Dataset rows
========
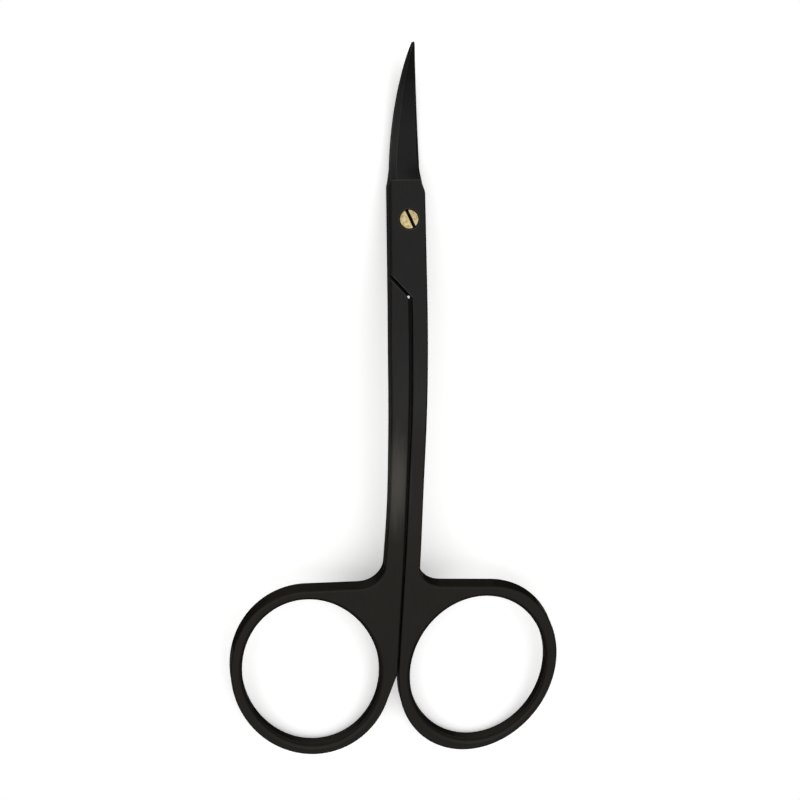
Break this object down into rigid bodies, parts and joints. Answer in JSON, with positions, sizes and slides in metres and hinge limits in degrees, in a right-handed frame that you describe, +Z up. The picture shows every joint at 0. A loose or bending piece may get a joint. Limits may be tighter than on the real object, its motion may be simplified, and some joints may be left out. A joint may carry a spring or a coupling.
{
  "type": "gum scissors",
  "caption": "Fine surgical scissors with S-curved shanks, slender upturned blades, leaning oval finger rings and a slotted joint screw.",
  "frame": {"origin": "middle of the closed scissors, on the surface that they lie on", "axes": "+Y from the finger rings toward the tips, +Z up, +X toward the upper half's ring"},
  "size_m": [0.0544, 0.1196, 0.0118],
  "materials": {
    "black_steel": "satin black coated steel",
    "brass": "turned brass"
  },
  "bodies": {
    "lower": {"lower_half": "black_steel", "joint_screw": "brass"},
    "upper": {"upper_half": "black_steel"}
  },
  "joints": [
    {"name": "joint", "type": "hinge", "parent": "lower", "child": "upper", "pos_m": [0.00057, 0.03209, 0.004], "axis": [0, 0.2817, 0.9595], "range_deg": [0, 100]}
  ]
}
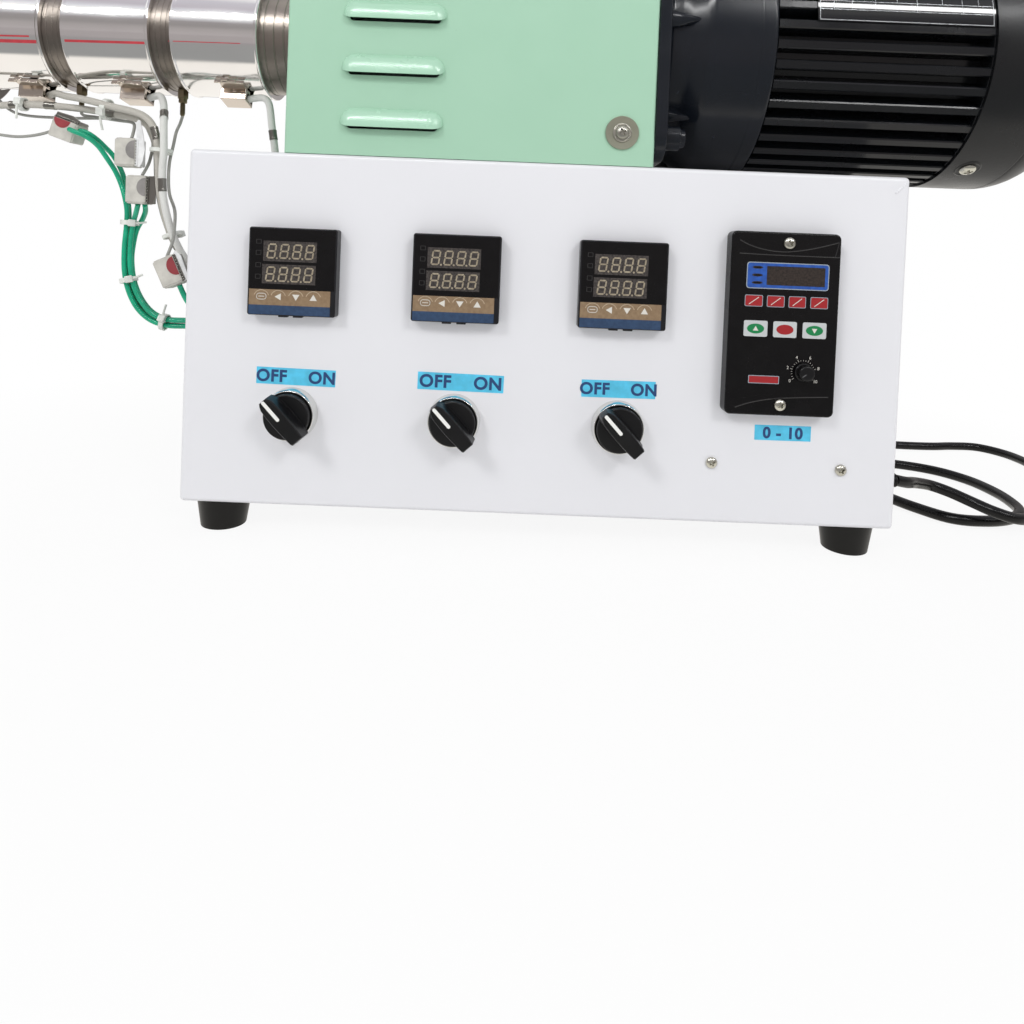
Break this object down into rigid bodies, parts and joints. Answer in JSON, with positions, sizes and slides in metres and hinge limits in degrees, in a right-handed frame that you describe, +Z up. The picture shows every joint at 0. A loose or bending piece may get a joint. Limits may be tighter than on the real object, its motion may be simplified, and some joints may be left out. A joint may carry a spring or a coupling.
{
  "type": "desktop filament extruder",
  "caption": "Desktop single-screw filament extruder: control cabinet on rubber feet, louvred drive housing, geared motor, heated barrel with die, open hopper.",
  "frame": {"origin": "on the floor, under the centre of the front left rubber foot", "axes": "+X along the screw from the die towards the motor's fan, -Y out of the control panel, +Z up"},
  "size_m": [0.8957, 0.2815, 0.512],
  "materials": {
    "panel_white": "white powder coat, semi-gloss",
    "feet_rubber": "matt black moulded rubber",
    "black_plastic": "black moulded plastic, fine satin",
    "gloss_black": "black plastic face under a gloss film",
    "bezel_chrome": "bright chrome ring",
    "zinc_steel": "bright zinc-plated screws and washers",
    "green_paint": "mint green powder coat, semi-gloss",
    "cast_grey": "machined grey casting",
    "hopper_steel": "spun stainless steel, brushed",
    "motor_black": "dark blue-black enamel, satin",
    "cowl_black": "black enamel on sheet, semi-gloss",
    "nameplate_black": "black plate with bare silver lines",
    "barrel_steel": "turned steel, slightly tarnished",
    "band_steel": "polished stainless steel",
    "brass": "brass, dull",
    "connector_ivory": "ivory moulded connector",
    "lead_sleeve": "pale braided glass-fibre sleeve",
    "couple_sheath": "pale grey thin cable",
    "green_wire": "green PVC wire",
    "dark_rubber": "black rubber grommet",
    "cord_black": "black PVC cord, soft shine"
  },
  "bodies": {
    "frame": {"cabinet_shell": "panel_white", "cabinet_base": "panel_white", "cabinet_back": "panel_white", "rubber_feet": "feet_rubber", "temperature_controller_1": "black_plastic", "temperature_controller_2": "black_plastic", "temperature_controller_3": "black_plastic", "switch_bezel_1": "bezel_chrome", "switch_bezel_2": "bezel_chrome", "switch_bezel_3": "bezel_chrome", "speed_controller": "gloss_black", "panel_screws": "zinc_steel", "housing_cover": "green_paint", "housing_screws": "zinc_steel", "feed_block": "cast_grey", "bearing_housing": "cast_grey", "hopper": "hopper_steel", "gearbox_flange": "motor_black", "gearbox_case": "motor_black", "gearbox_bolts": "motor_black", "motor_body": "motor_black", "fan_cowl": "cowl_black", "cowl_screws": "zinc_steel", "cooling_fan": "black_plastic", "motor_nameplate": "nameplate_black", "motor_terminal_box": "motor_black", "barrel": "barrel_steel", "heater_band_1": "band_steel", "heater_band_2": "band_steel", "heater_band_3": "band_steel", "die_head": "cast_grey", "die_heater_band": "band_steel", "die_nozzle": "brass", "die_bolts": "zinc_steel", "thermocouples": "brass", "wire_connector_1": "connector_ivory", "wire_connector_2": "connector_ivory", "wire_connector_3": "connector_ivory", "wire_connector_4": "connector_ivory", "heater_leads": "lead_sleeve", "thermocouple_leads": "couple_sheath", "green_leads": "green_wire", "side_grommet": "dark_rubber", "top_gland": "dark_rubber", "cord_gland": "cord_black", "power_cord": "cord_black", "power_plug": "cord_black"},
    "switch_handle_1": {"switch_handle_1": "black_plastic"},
    "switch_handle_2": {"switch_handle_2": "black_plastic"},
    "switch_handle_3": {"switch_handle_3": "black_plastic"},
    "speed_dial": {"speed_dial": "black_plastic"}
  },
  "joints": [
    {"name": "switch_handle_1_turn", "type": "hinge", "parent": "frame", "child": "switch_handle_1", "pos_m": [0.0432, -0.0185, 0.07], "axis": [0, 1, 0], "range_deg": [0, 90]},
    {"name": "switch_handle_2_turn", "type": "hinge", "parent": "frame", "child": "switch_handle_2", "pos_m": [0.1337, -0.0185, 0.07], "axis": [0, 1, 0], "range_deg": [0, 90]},
    {"name": "switch_handle_3_turn", "type": "hinge", "parent": "frame", "child": "switch_handle_3", "pos_m": [0.2248, -0.0185, 0.07], "axis": [0, 1, 0], "range_deg": [0, 90]},
    {"name": "speed_dial_turn", "type": "hinge", "parent": "frame", "child": "speed_dial", "pos_m": [0.323, -0.0275, 0.1059], "axis": [0, 1, 0], "range_deg": [0, 270]}
  ]
}
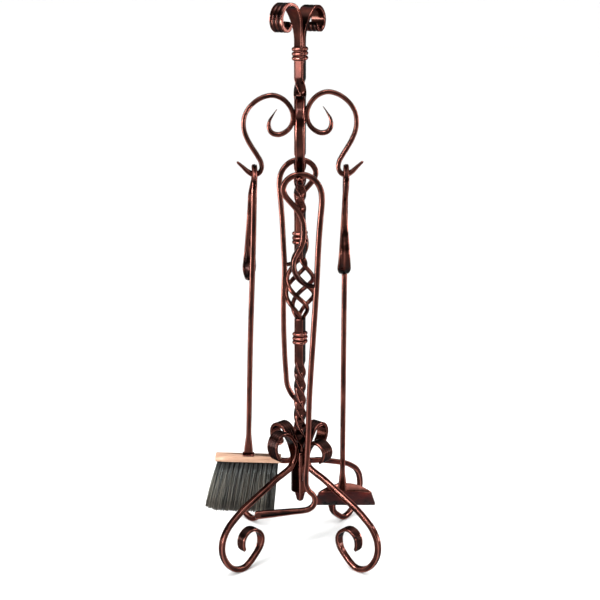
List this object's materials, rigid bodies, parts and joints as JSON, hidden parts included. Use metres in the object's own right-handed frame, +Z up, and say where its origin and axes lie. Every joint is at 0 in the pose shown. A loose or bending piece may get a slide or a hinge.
========
EXERCISE OBJECTIVE:
Repeat all entries. Match them exactly.

WRITTEN RESPONSE:
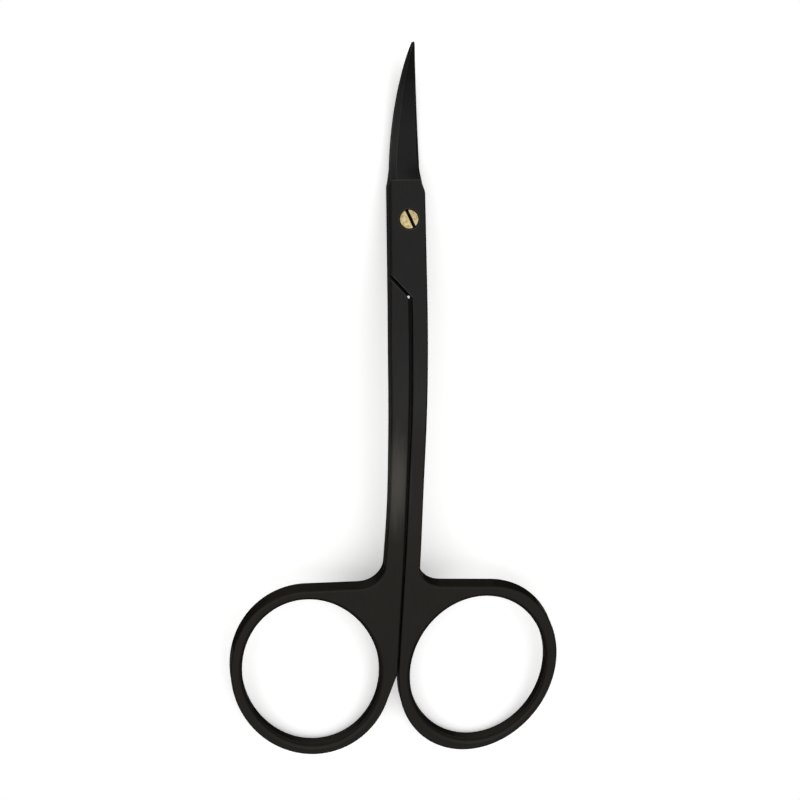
Break this object down into rigid bodies, parts and joints. Answer in JSON, with positions, sizes and slides in metres and hinge limits in degrees, in a right-handed frame that you describe, +Z up. The picture shows every joint at 0. A loose or bending piece may get a joint. Limits may be tighter than on the real object, its motion may be simplified, and some joints may be left out. A joint may carry a spring or a coupling.
{
  "type": "gum scissors",
  "caption": "Fine surgical scissors with S-curved shanks, slender upturned blades, leaning oval finger rings and a slotted joint screw.",
  "frame": {"origin": "middle of the closed scissors, on the surface that they lie on", "axes": "+Y from the finger rings toward the tips, +Z up, +X toward the upper half's ring"},
  "size_m": [0.0544, 0.1196, 0.0118],
  "materials": {
    "black_steel": "satin black coated steel",
    "brass": "turned brass"
  },
  "bodies": {
    "lower": {"lower_half": "black_steel", "joint_screw": "brass"},
    "upper": {"upper_half": "black_steel"}
  },
  "joints": [
    {"name": "joint", "type": "hinge", "parent": "lower", "child": "upper", "pos_m": [0.00057, 0.03209, 0.004], "axis": [0, 0.2817, 0.9595], "range_deg": [0, 100]}
  ]
}
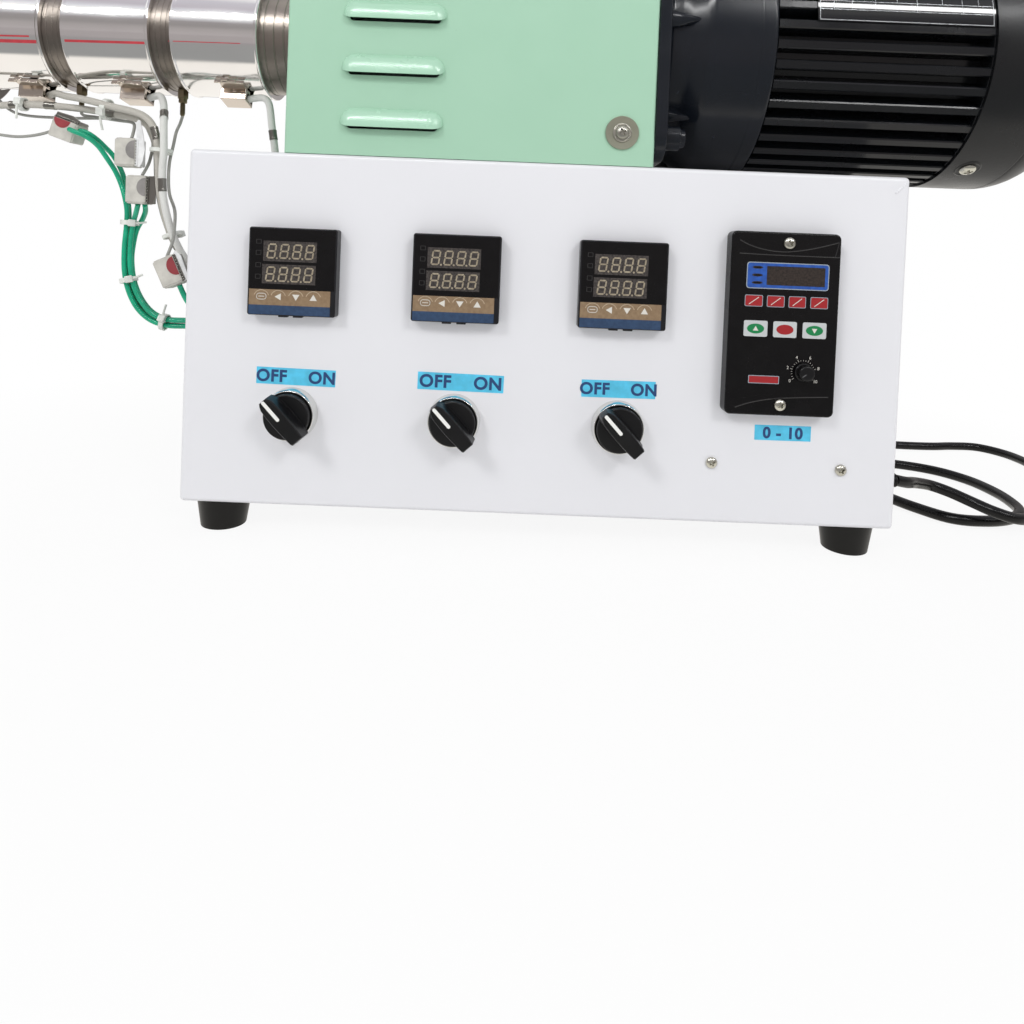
Break this object down into rigid bodies, parts and joints. Answer in JSON, with positions, sizes and slides in metres and hinge limits in degrees, in a right-handed frame that you describe, +Z up. The picture shows every joint at 0. A loose or bending piece may get a joint. Limits may be tighter than on the real object, its motion may be simplified, and some joints may be left out. A joint may carry a spring or a coupling.
{
  "type": "desktop filament extruder",
  "caption": "Desktop single-screw filament extruder: control cabinet on rubber feet, louvred drive housing, geared motor, heated barrel with die, open hopper.",
  "frame": {"origin": "on the floor, under the centre of the front left rubber foot", "axes": "+X along the screw from the die towards the motor's fan, -Y out of the control panel, +Z up"},
  "size_m": [0.8957, 0.2815, 0.512],
  "materials": {
    "panel_white": "white powder coat, semi-gloss",
    "feet_rubber": "matt black moulded rubber",
    "black_plastic": "black moulded plastic, fine satin",
    "gloss_black": "black plastic face under a gloss film",
    "bezel_chrome": "bright chrome ring",
    "zinc_steel": "bright zinc-plated screws and washers",
    "green_paint": "mint green powder coat, semi-gloss",
    "cast_grey": "machined grey casting",
    "hopper_steel": "spun stainless steel, brushed",
    "motor_black": "dark blue-black enamel, satin",
    "cowl_black": "black enamel on sheet, semi-gloss",
    "nameplate_black": "black plate with bare silver lines",
    "barrel_steel": "turned steel, slightly tarnished",
    "band_steel": "polished stainless steel",
    "brass": "brass, dull",
    "connector_ivory": "ivory moulded connector",
    "lead_sleeve": "pale braided glass-fibre sleeve",
    "couple_sheath": "pale grey thin cable",
    "green_wire": "green PVC wire",
    "dark_rubber": "black rubber grommet",
    "cord_black": "black PVC cord, soft shine"
  },
  "bodies": {
    "frame": {"cabinet_shell": "panel_white", "cabinet_base": "panel_white", "cabinet_back": "panel_white", "rubber_feet": "feet_rubber", "temperature_controller_1": "black_plastic", "temperature_controller_2": "black_plastic", "temperature_controller_3": "black_plastic", "switch_bezel_1": "bezel_chrome", "switch_bezel_2": "bezel_chrome", "switch_bezel_3": "bezel_chrome", "speed_controller": "gloss_black", "panel_screws": "zinc_steel", "housing_cover": "green_paint", "housing_screws": "zinc_steel", "feed_block": "cast_grey", "bearing_housing": "cast_grey", "hopper": "hopper_steel", "gearbox_flange": "motor_black", "gearbox_case": "motor_black", "gearbox_bolts": "motor_black", "motor_body": "motor_black", "fan_cowl": "cowl_black", "cowl_screws": "zinc_steel", "cooling_fan": "black_plastic", "motor_nameplate": "nameplate_black", "motor_terminal_box": "motor_black", "barrel": "barrel_steel", "heater_band_1": "band_steel", "heater_band_2": "band_steel", "heater_band_3": "band_steel", "die_head": "cast_grey", "die_heater_band": "band_steel", "die_nozzle": "brass", "die_bolts": "zinc_steel", "thermocouples": "brass", "wire_connector_1": "connector_ivory", "wire_connector_2": "connector_ivory", "wire_connector_3": "connector_ivory", "wire_connector_4": "connector_ivory", "heater_leads": "lead_sleeve", "thermocouple_leads": "couple_sheath", "green_leads": "green_wire", "side_grommet": "dark_rubber", "top_gland": "dark_rubber", "cord_gland": "cord_black", "power_cord": "cord_black", "power_plug": "cord_black"},
    "switch_handle_1": {"switch_handle_1": "black_plastic"},
    "switch_handle_2": {"switch_handle_2": "black_plastic"},
    "switch_handle_3": {"switch_handle_3": "black_plastic"},
    "speed_dial": {"speed_dial": "black_plastic"}
  },
  "joints": [
    {"name": "switch_handle_1_turn", "type": "hinge", "parent": "frame", "child": "switch_handle_1", "pos_m": [0.0432, -0.0185, 0.07], "axis": [0, 1, 0], "range_deg": [0, 90]},
    {"name": "switch_handle_2_turn", "type": "hinge", "parent": "frame", "child": "switch_handle_2", "pos_m": [0.1337, -0.0185, 0.07], "axis": [0, 1, 0], "range_deg": [0, 90]},
    {"name": "switch_handle_3_turn", "type": "hinge", "parent": "frame", "child": "switch_handle_3", "pos_m": [0.2248, -0.0185, 0.07], "axis": [0, 1, 0], "range_deg": [0, 90]},
    {"name": "speed_dial_turn", "type": "hinge", "parent": "frame", "child": "speed_dial", "pos_m": [0.323, -0.0275, 0.1059], "axis": [0, 1, 0], "range_deg": [0, 270]}
  ]
}
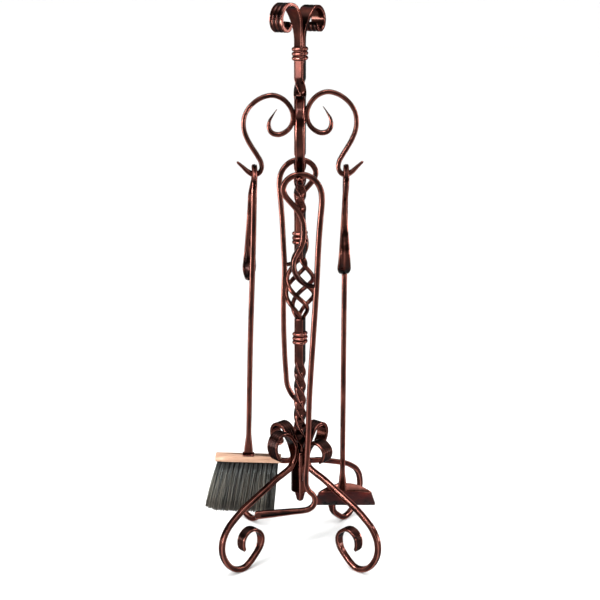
List this object's materials, rigid bodies, parts and joints as JSON, hidden parts included. Use metres in the object's own right-handed frame, +Z up, and say where its origin and axes lie. Every joint is at 0 in the pose shown. A loose or bending piece may get a slide or a hinge.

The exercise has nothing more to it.